Hybrid Classical–Quantum Processing for Real-Time Calibration of Transmon Qubits

Utility-scale quantum processors, comprising hundreds of thousands to millions of qubits, will need to operate reliably over algorithmic runtimes ranging from minutes to weeks [1]. Under such conditions, real-time calibration becomes critical, as parameter drifts are unavoidable. Previous work has shown that FPGA-embedded feedback loops can correct frequency drifts and improve coherence in spin [2] and superconducting qubits [3]. In this work, we present one of the first demonstrations of a low-latency hybrid classical–quantum link used to improve the performance of a superconducting qubit system. Flux-tunable transmons are controlled by a quantum controller connected directly to a GPU–CPU accelerator through a low-latency interface.

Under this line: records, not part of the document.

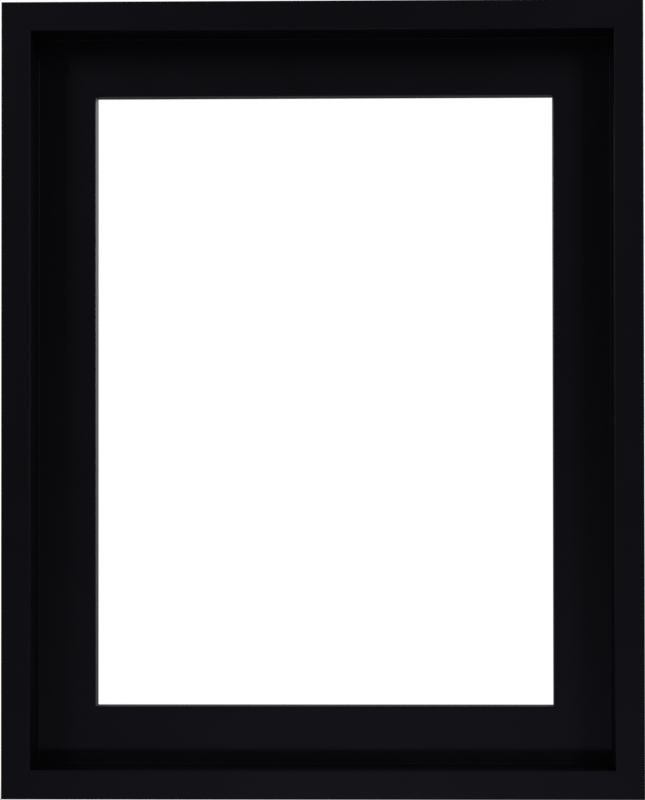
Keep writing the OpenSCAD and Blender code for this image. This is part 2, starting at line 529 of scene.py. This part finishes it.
def drill_for_screw(rail, screw):
    """The hole under a hanger, which its screw fills."""
    low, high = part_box(screw)
    middle = (low + high) / 2
    radius = SHANK_R + SHANK_CLEARANCE
    cut(rail, rod("drill", radius, (middle.x, low.y, middle.z), (middle.x, BACK_Y + MM, middle.z)))


def make_mouldings():
    """Two kinds of moulding, each made once at the bottom, copied, and put in place."""
    bottom = drilled_moulding("bottom_moulding", OUTER_W, PILOT_PITCH_END)
    left = drilled_moulding("left_moulding", OUTER_H, PILOT_PITCH_SIDE)
    top = copy_of(bottom, "top_moulding")
    right = copy_of(left, "right_moulding")
    place(top, math.pi, 0, OUTER_H)
    place(left, math.pi / 2, -OUTER_W / 2, OUTER_H / 2)
    place(right, -math.pi / 2, OUTER_W / 2, OUTER_H / 2)
    drill_for_screw(left, "hanger_screw_left")
    drill_for_screw(right, "hanger_screw_right")
    rails = {"bottom": bottom, "top": top, "left": left, "right": right}
    for side, rail in rails.items():
        smooth(rail)
        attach(rail, "frame")
        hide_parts(side + "_rail")
    return rails


# ---- Hangers ---------------------------------------------------------------


def make_strap():
    """The left hanger's strap: up from its lower layer, round the bar, and back."""
    low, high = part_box("hanger_strap_left")
    bar = Vector(joints["ring_left_swing"]["pos_m"])
    strap = block("strap_left", (low.x, low.y, low.z), (bar.x, low.y + STRAP_T, high.z))
    open_mesh(strap, "FACE")
    pick(strap, "polygons", lambda face: face.normal.x > FACING)
    bend(FOLD_ANGLE, bar, FOLD_STEPS)
    stack = 2 * STRAP_T + FOLD_GAP
    turn = Vector((bar.x - (high.x - bar.x) - FOLD_R, low.y + stack + FOLD_R, bar.z))
    push((0, turn.y - bar.y, 0))
    bend(-math.pi / 2, turn, FOLD_BACK_STEPS)
    push((low.x - turn.x, 0, 0))

    def tail_corner(edge):
        a, b = edge_ends(strap, edge)
        return near(a.x, low.x) and near(b.x, low.x) and near(a.z, b.z)

    bpy.ops.mesh.select_mode(type="EDGE")
    pick(strap, "edges", tail_corner)
    round_off((high.z - low.z) / 2 - TAIL_FLAT, TAIL_STEPS)
    close_mesh()
    screw_low, screw_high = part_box("hanger_screw_left")
    x, z = (screw_low.x + screw_high.x) / 2, (low.z + high.z) / 2
    cut(strap, rod("drill", STRAP_HOLE_R, (x, low.y - MM, z), (x, high.y + MM, z), HOLE_SIDES))
    ease_sharp(strap, SHEET_EASE, 45)
    smooth(strap)
    return strap


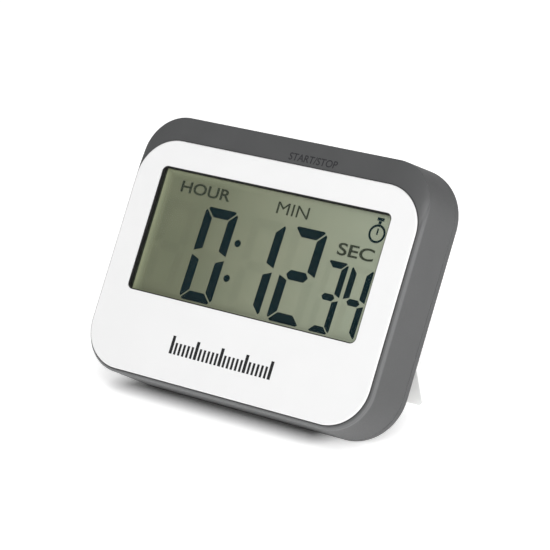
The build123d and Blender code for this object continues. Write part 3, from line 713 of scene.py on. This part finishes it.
# Words, left and bottom edge, width, height and weight.
CAPTIONS = {"hour": ("HOUR", -31.95, 19.8, 17.3, 3.4, 0.018),
            "minute": ("MIN", 1.45, 19.7, 10.6, 3.4, 0.0),
            "second": ("SEC", 24.2, 12.1, 11.7, 3.6, 0.018)}
for caption, (words, *room, weight) in CAPTIONS.items():
    piece(f"display_{caption}_caption", lettering(words, film, *room, INK, weight),
          caption_ink, "case")

ICON = (34.8, 20.1)         # middle of the stopwatch's ring
ICON_RADIUS = 2.0
ICON_LINE = 0.65
ICON_STEM = (0.9, 0.9)      # width and height
ICON_CROWN = (2.2, 0.9)
ICON_HAND = (0.5, 1.8)
ICON_HAND_FOOT = -0.3       # above the middle of the ring
ICON_GAP = 0.05             # between the ring, the stem and the crown
icon_ring = [round_outline(ICON, ICON_RADIUS), round_outline(ICON, ICON_RADIUS + ICON_LINE)]
stem_foot = ICON_RADIUS + ICON_LINE + ICON_GAP
crown_foot = stem_foot + ICON_STEM[1] + ICON_GAP
icon_bars = [bar(ICON[0] - width / 2, ICON[1] + foot, width, height)
             for (width, height), foot in ((ICON_STEM, stem_foot), (ICON_CROWN, crown_foot),
                                           (ICON_HAND, ICON_HAND_FOOT))]
piece("display_stopwatch_icon",
      raised(icon_bars, film, INK, SINK, rings=[icon_ring]), segment_ink, "case")

# ---------------------------------------------------------------- print on the case
print_ink = display_ink("print_ink", srgb(22, 22, 24), 0.45, 1.4)
rim_ink = display_ink("rim_ink", srgb(38, 38, 40), 0.5, 1.4)
panel_sheet = sheet(0.0)

TICKS = 25
LONG_TICK_EVERY = 6
TICK_PITCH = 1.4
TICK_MIDDLE = -1.05         # middle of the row to the right of the middle of the panel, mm
TICK_BASE = -26.0           # lower end of the marks above the middle of the panel, mm
LONG_TICK = (1.0, 5.2)      # width and height
SHORT_TICK = (0.75, 3.4)
ticks = []
for tick in range(TICKS):
    tick_width, tick_height = SHORT_TICK if tick % LONG_TICK_EVERY else LONG_TICK
    tick_left = TICK_MIDDLE + (tick - (TICKS - 1) / 2) * TICK_PITCH - tick_width / 2
    ticks.append(bar(tick_left, TICK_BASE, tick_width, tick_height))
piece("panel_tick_marks", raised(ticks, panel_sheet, INK, SINK), print_ink, "case")

LABEL_BOX = (1.0, 35.1, 16.0, 2.2)  # left, bottom, width and height
LABEL_WEIGHT = 0.012
label = lettering("START/STOP", panel_sheet, *LABEL_BOX, 2 * INK, LABEL_WEIGHT)
piece("start_stop_label", laid_on(label, "front_housing", INK, SINK), rim_ink, "case")

# ---------------------------------------------------------------- marks on the back
BACK_DEPTH = 20.8           # back face of the case behind the panel's face, mm
MARK_UP = 36.3              # lower edge of the key marks above the middle of the panel, mm
MARK_HEIGHT = 1.7
back = sheet(BACK_DEPTH, facing=-1)
# Words, distance to the right of the middle as seen from the front, and width.
BACK_MARKS = {
    "hour": ("HOUR", 31.0, 7.0),
    "minute": ("MIN", 20.0, 5.0),
    "second": ("SEC", 9.0, 5.0),
    "reset": ("RESET", -2.0, 7.6),
}
back_ink = display_ink("back_ink", srgb(214, 214, 214), 0.5, 1.4)
for mark, (words, right, width) in BACK_MARKS.items():
    piece(f"{mark}_key_mark",
          lettering(words, back, -right - width / 2, MARK_UP, width, MARK_HEIGHT, INK), back_ink,
          "case")

KNOB_MARK_HEIGHT = 1.4
KNOB_MARK_GAP = 2.6         # from the middle of the mode knob up to its two marks
# Words, width and how far right of the knob's middle their own is, as seen from behind.
KNOB_MARKS = {"up": ("UP", 2.6, -5.1), "down": ("DOWN", 5.6, 2.5)}


def back_spot(node):
    """Middle of a CAD node on the back sheet, in millimetres."""
    place = middle(node) - face_origin
    return -place.dot(RIGHT) / MM, place.dot(UP) / MM


knob_left, knob_up = back_spot("mode_knob")
for mark, (words, width, shift) in KNOB_MARKS.items():
    piece(f"mode_{mark}_mark",
          lettering(words, back, knob_left + shift - width / 2, knob_up + KNOB_MARK_GAP, width,
                    KNOB_MARK_HEIGHT, INK), back_ink, "case")

ARROW_SHIFT = -10.5         # from the middle of the battery door, the way it opens
ARROW_SIZE = 2.2
# Corners from its tip at -1 to its tail at 1.
ARROW_SHAPE = ((-1, 0), (0, 1), (0, 0.35), (1, 0.35), (1, -0.35), (0, -0.35), (0, -1))
door_left, door_up = back_spot("battery_door")
arrow = [(door_left + ARROW_SHIFT + x * ARROW_SIZE, door_up + y * ARROW_SIZE)
         for x, y in ARROW_SHAPE]
piece("battery_door_arrow",
      laid_on(raised([arrow], back, INK, SINK), "battery_door", INK, SINK, facing=-1),
      back_ink, "battery_door")

# ---------------------------------------------------------------- floor, light and camera
FLOOR_HALF = 4.0            # half side of the floor, metres
WORLD_STRENGTH = 0.36
floor_shape = bmesh.new()
bmesh.ops.create_grid(floor_shape, x_segments=8, y_segments=8, size=FLOOR_HALF)
floor_mesh = finished_mesh(floor_shape, Matrix.Identity(4))
floor = bpy.data.objects.new("floor", floor_mesh)
bpy.context.scene.collection.objects.link(floor)
floor_mesh.materials.append(floor_with_painted_glow("floor_with_painted_glow"))

world = bpy.data.worlds.new("studio")
bpy.context.scene.world = world
world.use_nodes = True
world.node_tree.nodes["Background"].inputs["Color"].default_value = (1.0, 1.0, 1.0, 1.0)
world.node_tree.nodes["Background"].inputs["Strength"].default_value = WORLD_STRENGTH


def soft_box(name, azimuth, elevation, distance, width, height, power):
    """Rectangular lamp that faces the timer from a direction round it."""
    lamp = bpy.data.lights.new(name, "AREA")
    lamp.shape = "RECTANGLE"
    lamp.size, lamp.size_y = width, height
    lamp.energy = power
    holder = bpy.data.objects.new(name, lamp)
    bpy.context.scene.collection.objects.link(holder)
    back_way = direction(azimuth, elevation)
    holder.location = (cad_low + cad_high) / 2 + back_way * distance
    holder.rotation_mode = "QUATERNION"
    holder.rotation_quaternion = (-back_way).to_track_quat("-Z", "Y")


def direction(azimuth, elevation):
    """Unit vector from the timer; azimuth 0 is the front, 90 the right, in degrees."""
    turn, lift = radians(azimuth), radians(elevation)
    return Vector((sin(turn) * cos(lift), -cos(turn) * cos(lift), sin(lift)))


# Azimuth and elevation in degrees, distance, width and height in metres, power in watts.
LIGHTS = {
    "front_light": (38, 36, 1.2, 0.45, 0.45, 7.4),
    "side_light": (90, 12, 1.0, 0.4, 0.4, 2.2),
    "fill_light": (-35, 30, 1.2, 0.5, 0.5, 0.8),
    "high_light": (25, 60, 1.2, 0.6, 0.6, 3.0),
}
for light, settings in LIGHTS.items():
    soft_box(light, *settings)

CAMERA_AZIMUTH = 34.67
CAMERA_ELEVATION = 20.12
CAMERA_DISTANCE = 668.18    # from the middle of the panel, mm
CAMERA_RIGHT = 7.516        # the camera's offset to its own right, mm
CAMERA_UP = 0.76
CAMERA_LENS = 157.09        # focal length, mm
CAMERA_SENSOR = 36.0        # width of its sensor, mm
CAMERA_CLIP = (0.05, 20.0)  # nearest and furthest distance drawn, metres

camera = bpy.data.objects.new("camera", bpy.data.cameras.new("camera"))
bpy.context.scene.collection.objects.link(camera)
camera_back = direction(CAMERA_AZIMUTH, CAMERA_ELEVATION)
camera_turn = (-camera_back).to_track_quat("-Z", "Y")
camera_right = camera_turn @ Vector((1, 0, 0))
camera_up = camera_turn @ Vector((0, 1, 0))
camera.location = face_origin + (camera_right * CAMERA_RIGHT + camera_up * CAMERA_UP
                                 + camera_back * CAMERA_DISTANCE) * MM
camera.rotation_mode = "QUATERNION"
camera.rotation_quaternion = camera_turn
camera.data.lens = CAMERA_LENS
camera.data.sensor_width = CAMERA_SENSOR
camera.data.clip_start, camera.data.clip_end = CAMERA_CLIP
bpy.context.scene.camera = camera
bpy.context.scene.view_settings.view_transform = "Standard"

We implement both direct and Bayesian estimation routines that allow the classical processor to continuously track system parameters and dynamically correct drifting quantum gates in real time. By leveraging the controller’s capability for in-line pulse updates and interleaved quantum–classical execution, running short calibration sequences alongside user algorithms without recompilation, we achieve concurrent estimation and correction of multiple gate-critical parameters. Our results demonstrate that tight integration between high-performance classical computation and quantum control enables efficient real-time parameter adaptation, enhancing gate fidelity and coherence. This approach provides a scalable path toward maintaining quantum performance in large, continuously operating processors.

[1] Mohseni, M. et al. How to Build a Quantum Supercomputer: Scaling from Hundreds to Millions of Qubits. arXiv:2411.10406 (2025).

[2] F. Berritta et al., PRX Quantum 6, 030335 (2025).

[3] Vepsäläinen, A. et al. Improving qubit coherence using closed-loop feedback. Nat. Commun. 13 (2022).